By June 1997 the now-$13.6 million plan was rolling ahead, Miami Today’s Catherine Lackner reported. “We’re working on a package to move that forward and have it before the city commission before the August recess,” she quoted a city official.

But merchants worried that they couldn’t fund the then-$14.5 million facelift. “I just don’t believe the city has the funding to do the entire street,” said Sergio Rok of Rok Enterprises.

By 2000, however, Flagler was nearing the end of the long road with its by-then $15 million renewal, Ms. Lackner reported. “Once funding is approved,” said a development authority staffer, “a schedule will be put to it.”

But that November, the authority’s chief of staff revealed that plans had changed: “We’ll be taking a completely new, unconventional approach.”

The project finally got done. It was new, it was unconventional – and it didn’t work. “Miami surprised by another bill for Flagler Streetscape project” was our headline on a 2006 report, with the main contract at $9 million but its costs soon rising to $11.9 million.

“Mistakes were made on this project,” said then-Commissioner Tomás Regalado. “We cannot keep approving more money for this even though Flagler is a very important street in the City of Miami.”

Sidewalks wound up uneven and cracked, and nobody seemed to approve of the finished streetscaping.

Enter, right on schedule as Bill Murray’s 6 a.m. alarm clock rings, the railroad theme, officially unveiled last month though Ms.
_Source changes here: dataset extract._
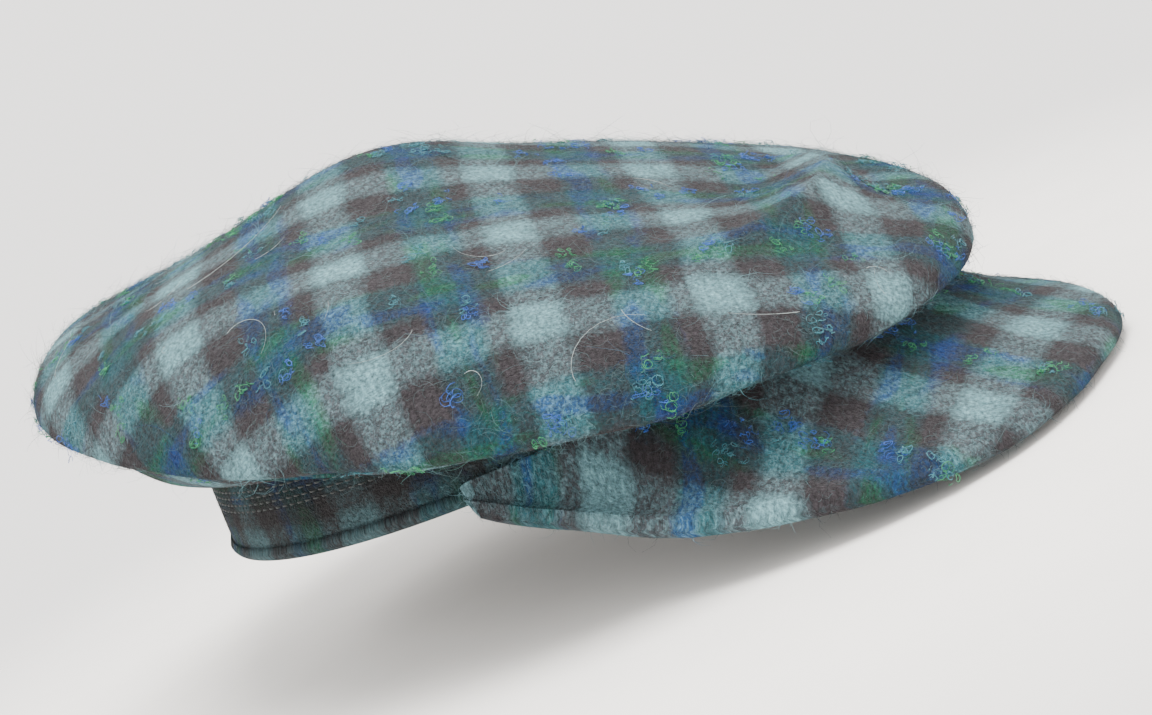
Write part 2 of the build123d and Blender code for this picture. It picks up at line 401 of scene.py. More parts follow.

Lackner has been reporting on it since early in the year. Its aim is to replace the last renovation of Flagler. Though funding sources aren’t yet pinned down, the price tag is far below earlier incarnations.
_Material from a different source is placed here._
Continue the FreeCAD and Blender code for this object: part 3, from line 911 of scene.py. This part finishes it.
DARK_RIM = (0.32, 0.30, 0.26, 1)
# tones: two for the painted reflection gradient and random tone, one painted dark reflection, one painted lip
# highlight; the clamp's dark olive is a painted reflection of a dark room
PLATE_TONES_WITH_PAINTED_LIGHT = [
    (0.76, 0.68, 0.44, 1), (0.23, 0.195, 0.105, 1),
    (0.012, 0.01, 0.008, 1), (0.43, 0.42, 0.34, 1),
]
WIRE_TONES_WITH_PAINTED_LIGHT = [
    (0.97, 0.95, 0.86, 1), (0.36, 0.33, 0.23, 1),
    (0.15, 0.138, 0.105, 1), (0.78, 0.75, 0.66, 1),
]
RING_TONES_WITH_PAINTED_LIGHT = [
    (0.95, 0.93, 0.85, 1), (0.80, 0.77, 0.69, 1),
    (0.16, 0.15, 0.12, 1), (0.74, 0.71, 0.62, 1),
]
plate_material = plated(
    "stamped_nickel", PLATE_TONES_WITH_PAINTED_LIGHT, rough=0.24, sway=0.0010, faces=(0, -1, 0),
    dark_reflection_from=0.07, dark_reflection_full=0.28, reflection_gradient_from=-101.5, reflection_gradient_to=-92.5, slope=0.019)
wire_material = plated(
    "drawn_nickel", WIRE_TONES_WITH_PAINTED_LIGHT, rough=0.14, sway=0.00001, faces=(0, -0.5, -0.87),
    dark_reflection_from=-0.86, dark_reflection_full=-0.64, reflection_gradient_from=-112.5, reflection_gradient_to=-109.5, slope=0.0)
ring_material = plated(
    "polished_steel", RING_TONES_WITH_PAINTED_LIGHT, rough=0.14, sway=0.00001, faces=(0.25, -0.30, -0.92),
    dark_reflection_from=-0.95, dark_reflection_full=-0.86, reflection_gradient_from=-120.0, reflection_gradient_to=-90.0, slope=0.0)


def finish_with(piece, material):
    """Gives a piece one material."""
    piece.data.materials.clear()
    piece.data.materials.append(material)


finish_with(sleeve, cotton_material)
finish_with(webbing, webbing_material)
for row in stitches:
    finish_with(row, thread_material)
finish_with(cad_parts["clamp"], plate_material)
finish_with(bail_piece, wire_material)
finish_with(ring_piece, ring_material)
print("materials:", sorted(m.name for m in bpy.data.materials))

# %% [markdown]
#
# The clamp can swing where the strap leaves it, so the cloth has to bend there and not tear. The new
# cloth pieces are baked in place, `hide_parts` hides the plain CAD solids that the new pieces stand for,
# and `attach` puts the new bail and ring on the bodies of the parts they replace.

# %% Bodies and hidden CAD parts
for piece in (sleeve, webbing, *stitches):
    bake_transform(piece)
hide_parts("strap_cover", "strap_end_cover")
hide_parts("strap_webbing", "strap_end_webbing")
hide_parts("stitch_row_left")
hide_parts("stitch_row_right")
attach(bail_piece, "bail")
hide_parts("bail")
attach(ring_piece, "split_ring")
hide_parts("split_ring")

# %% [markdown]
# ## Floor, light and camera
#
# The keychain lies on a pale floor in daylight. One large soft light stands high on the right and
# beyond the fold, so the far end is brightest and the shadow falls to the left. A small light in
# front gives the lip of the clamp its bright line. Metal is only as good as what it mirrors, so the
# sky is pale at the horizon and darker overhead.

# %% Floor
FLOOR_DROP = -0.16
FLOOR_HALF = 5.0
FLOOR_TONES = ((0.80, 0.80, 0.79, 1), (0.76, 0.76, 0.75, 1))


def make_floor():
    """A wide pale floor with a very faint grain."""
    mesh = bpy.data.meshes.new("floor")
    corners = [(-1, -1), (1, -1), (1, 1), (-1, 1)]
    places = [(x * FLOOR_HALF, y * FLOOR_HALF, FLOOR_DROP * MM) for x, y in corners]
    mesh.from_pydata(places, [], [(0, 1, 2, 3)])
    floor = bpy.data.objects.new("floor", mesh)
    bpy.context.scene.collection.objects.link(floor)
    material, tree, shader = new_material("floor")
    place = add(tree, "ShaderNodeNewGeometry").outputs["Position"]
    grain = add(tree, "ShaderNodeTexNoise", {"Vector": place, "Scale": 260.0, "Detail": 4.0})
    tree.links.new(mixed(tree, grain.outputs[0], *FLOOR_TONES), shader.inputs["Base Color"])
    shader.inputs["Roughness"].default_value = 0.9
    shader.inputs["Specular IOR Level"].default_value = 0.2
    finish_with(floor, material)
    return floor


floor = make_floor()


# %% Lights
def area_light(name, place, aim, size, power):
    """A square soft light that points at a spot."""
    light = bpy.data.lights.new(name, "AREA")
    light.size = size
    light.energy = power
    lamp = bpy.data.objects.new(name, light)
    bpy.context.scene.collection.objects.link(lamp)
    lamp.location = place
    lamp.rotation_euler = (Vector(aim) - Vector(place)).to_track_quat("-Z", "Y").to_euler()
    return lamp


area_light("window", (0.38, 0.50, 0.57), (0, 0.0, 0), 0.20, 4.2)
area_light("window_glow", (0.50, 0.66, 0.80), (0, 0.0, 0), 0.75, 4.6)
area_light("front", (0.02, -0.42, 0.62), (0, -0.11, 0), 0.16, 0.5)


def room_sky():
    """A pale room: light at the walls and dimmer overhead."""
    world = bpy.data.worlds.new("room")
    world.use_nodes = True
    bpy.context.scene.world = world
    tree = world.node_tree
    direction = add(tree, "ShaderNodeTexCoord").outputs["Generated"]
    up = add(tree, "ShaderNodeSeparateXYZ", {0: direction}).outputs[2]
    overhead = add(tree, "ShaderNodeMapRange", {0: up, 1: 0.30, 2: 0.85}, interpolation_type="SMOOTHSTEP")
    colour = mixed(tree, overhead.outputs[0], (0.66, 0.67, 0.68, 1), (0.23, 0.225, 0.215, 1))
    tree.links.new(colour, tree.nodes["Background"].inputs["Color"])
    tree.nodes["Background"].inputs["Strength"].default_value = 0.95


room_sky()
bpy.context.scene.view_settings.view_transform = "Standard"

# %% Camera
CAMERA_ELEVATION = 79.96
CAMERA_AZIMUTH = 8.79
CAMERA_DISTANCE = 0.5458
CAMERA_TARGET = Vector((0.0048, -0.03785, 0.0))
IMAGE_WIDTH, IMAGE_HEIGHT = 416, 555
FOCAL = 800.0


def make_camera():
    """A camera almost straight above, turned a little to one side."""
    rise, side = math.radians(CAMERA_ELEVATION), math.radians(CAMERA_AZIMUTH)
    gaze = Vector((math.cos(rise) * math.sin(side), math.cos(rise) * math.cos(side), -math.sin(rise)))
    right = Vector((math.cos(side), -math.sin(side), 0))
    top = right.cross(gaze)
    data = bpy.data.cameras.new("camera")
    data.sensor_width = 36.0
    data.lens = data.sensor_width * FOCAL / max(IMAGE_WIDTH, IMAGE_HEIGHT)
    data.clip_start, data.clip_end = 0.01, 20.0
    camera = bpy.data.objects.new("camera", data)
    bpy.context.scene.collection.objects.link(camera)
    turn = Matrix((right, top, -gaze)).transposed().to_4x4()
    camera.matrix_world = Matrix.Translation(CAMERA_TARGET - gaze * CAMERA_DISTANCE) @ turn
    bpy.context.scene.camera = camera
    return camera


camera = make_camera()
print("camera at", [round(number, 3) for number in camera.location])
Is the timing right this time?

By our clock, yes, for several reasons.

First, Flagler landowners reportedly will tax themselves for the project. They’re motivated by improvements in downtown’s real estate market.

Sergio Rok, downtown’s largest landlord who had worried 16 years ago that the city wouldn’t have the funds, told a forum last month that at least two of his downtown sites will become residential projects within a year.

The climate has also improved as homeless street dwellers have all but disappeared. Fifteen years ago, a wholesale jeweler based on Flagler told us, it wasn’t safe to go on the street after 6 p.m. But now it’s fine, he told us as we dropped him off there at nearly 11 p.m. Friday.

The birth of clubs and restaurants that came in tandem with a vastly enlarged downtown corps of young residents has also helped.

The city, unfortunately, is still in sore fiscal shape. Its help is unlikely. So the development authority is looking to the county.

“The owners’ involvement is very compelling, and it will be difficult for the county to say no,” said Neisen Kasdin, an attorney and authority board member.

Pardon us, Mr. Kasdin, but is that the 6 a.m. Groundhog Day alarm again? It’s quite easy to see the county saying no to what one commissioner derisively calls “the wine and cheese crowd.”

For Groundhog Day to pull out of Flagler’s station with a happy ending, the design concept – wonderful though it is – takes a back seat to the money.

We’re told property owners will tax themselves, but how much and when?

We’re told the county can’t say no, but we’ll believe it when the votes are in.

We’re told this can be done for $5 million to $10 million, far below the upgrades planned in the 1980s. But what about the overruns last time around?

We love the concept. It’s perfectly fitting.

But until we see adequate money on the table, it’s still Groundhog Day on Flagler Street.

3 Responses to Is Punxsatawney Phil raising his head on Flagler Street?

  1. Mr. Gumsandals

    November 7, 2013 at 12:19 pm

    You’re right, this is one more running gag re upgrading Flagler Street. That comment by the first design firm hired to reimagine Flagler was telling: “and a way to make cars ‘almost like an intruder in a pedestrian area.’” Don’t know if anyone has noticed, but our Main Street is nothing more than an alley compared to other such streets in major cities, especially New York. Flagler Street has always been for me a “pedestrian area,” its narrowness is almost comic– if it wasn’t for the constant gridlock. Perhaps a better idea would be to block it off and to turn it into a Lincoln Road Mall. As for that snide remark by one of the commissioners, it’s the “wine and cheese crowd” that’s moving in to downtown Miami and making it come alive. They deserve more respect than that.

  2. Michael Gleason

    November 9, 2013 at 11:04 pm

    Sorry, I ain’t buying it. This whole scheme is a feeble band aid that will do nothing to stall or reverse Flagler Street’s decades-long decline. While Flagler Street has shown some recent signs of life, projects like Brickell CityCentre, the Design District and Midtown Miami will continue to marginalize this one-time civic pulse point. What is Flagler Street’s role in Miami’s future? How will the Magic City’s former “Main Street” weave itself into the fabric of the emerging city. MAM (the relocating Pérez Art Museum Miami) is gone, The main library sees cutbacks looming over the coming years. In all liklihood, Macy’s will leave when its lease is up in 2017. For much of the 20th century, Flagler Street was a destination. Today, it is a glorified “side street” with increasingly little to recommend it. Until Flagler Street is creatively and effectively repurposed, shrubbery and street furniture will provide little more than a drain on scarce resources.

  3. JC Gomez

    November 17, 2013 at 1:41 pm

    For everything this project is not, it certainly offers one thing: hope. Miami is a city with competing demands. This makes the project all the more challenging. Personally, I’d love to see the city in better fiscal condition to be able to bring this project to fruition. Flagler Street Mall…brilliant idea. I remember when Lincoln Road Mall was a desert, and we all know how that story panned out. Our geographic location provides us an invaluable asset that is globally marketable. Projects like this have value. In the end it is a leadership challenge that may move forward despite setbacks of the past.